Other strategies focused toward improving the mechanical strength and the stimuli responsiveness of hydrogels have been lately reported [169–172]. Thus, multi-responsive polyampholyte composite hydrogel with excellent mechanical strength and rapid shrinking rate have been recently synthesized by Xu and coworkers, in two steps [169]. Firstly, microgels of PNIPAAm as core and poly(vinylamine) (PVAm) as shell have been synthesized via surfactant-free emulsion polymerization with N,N-methylenebisacrylamide (MBAAm) as cross-linker. Acrylic acid (AA), acryloyloxyethyl trimethylammonium chloride and AAm have been grafted on the surface of microgels in the presence of MBAAm as cross-linker. The first network, with low mechanical strength, has been constituted from cross-linked ungrafted polyampholyte chains, while the second network consisting of core-shell microgels with grafted polyampholyte chains had excellent mechanical strength (the compress strength of the composite hydrogel being up to 17–30 MPa). Such hydrogels have potential for application as substitutes for cartilage due to their remarkable mechanical strength and in drug-controlled release owing to the rapid response rate [169].

Dai and coworkers have recently reported fabrication by sequential strategy of mechanically strong conducting hydrogels composed of PAAm with a concentration of 5 mol %, as the first network, and the semi-IPN hydrogel, constituted of poly(3,4-ethylenedioxythiophene)-poly(sodium styrenesulfonate) (ionically cross-linked with Fe³⁺) (PEDOT-PSS), as the second network [170, 171]. It was found that to attain optimal mechanical properties a high EDOT concentration, which determined the value of the fracture stress, and an EDOT/PSS molar ratio <1.0, which induced a homogeneous microstructure and a high fracture strain, have been required. The potential application of these DN hydrogels as electrochemical actuators has been discussed. pH and temperature responsive DN composite hydrogels having PNIPAAm as a tightly cross-linked 1^st network, PAA as loosely cross-linked 2^nd network, and graphene oxide (GO) as an additive have been prepared by Li and coworkers [172]. The as prepared composite hydrogels exhibited fast response at swelling/deswelling and much better mechanical properties than conventional PNIPAAm single-network hydrogel. The average pore size in PNIPAAm/PAA/GO hydrogel was about 3 μm, which further decreased with the increase of the PAA content. The composite DN hydrogels did not break even at a stress of 56.3 MPa and a strain of 94.9%, and furthermore, recovered their original shape in a few seconds after the load release [172].

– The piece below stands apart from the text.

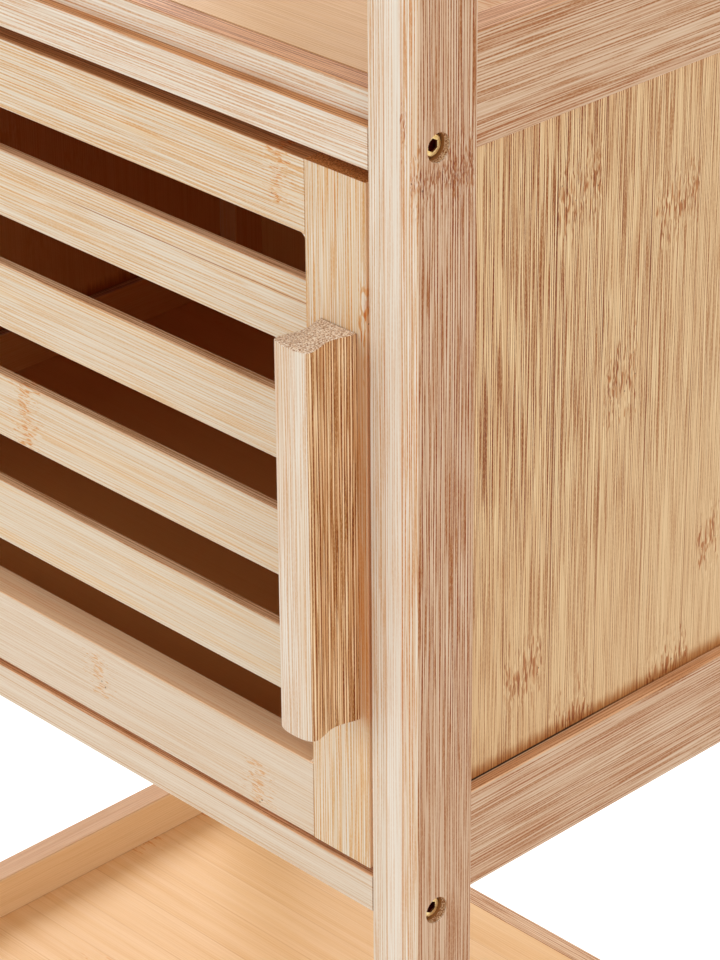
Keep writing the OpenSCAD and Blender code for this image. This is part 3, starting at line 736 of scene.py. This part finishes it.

Highly stretchable and extremely tough hydrogels have been recently fabricated by Suo et al. [173–176]. These IPN composite hydrogels, consist of a covalently cross-linked network (PAAm) and an ionically cross-linked Alg network, and have been prepared by a simultaneous strategy. The as prepared hydrogels could be stretched beyond 20 times and achieved fracture energy as high as ∼9 kJ/m² [173]. The hydrogels cross-linked with trivalent cations have been much stronger than those cross-linked with divalent cations [174]. The mechanisms which explain the exceptional properties of this composite gel consist of: (i) the ionically cross-linked alginate component provide the energy dissipation upon straining, (ii) the long PAAm chains ensure the crack bridging and maintenance of mechanical integrity once the ionic cross-links are broken, and (iii) the secondary cross-links formed between Alg and PAAm network force transfer between them [174, 175]. Implantation of these IPN hydrogels into subcutaneous tissue of rats led to mild fibrotic encapsulation and minimal inflammatory response [175]. To simultaneously achieve high stiffness and toughness, Alg with short and long chains have been combined, IPN composite hydrogels with elastic moduli of ∼1 MPa and fracture energies up to ∼16 kJ/m² being obtained at a high ionic cross-link density [176].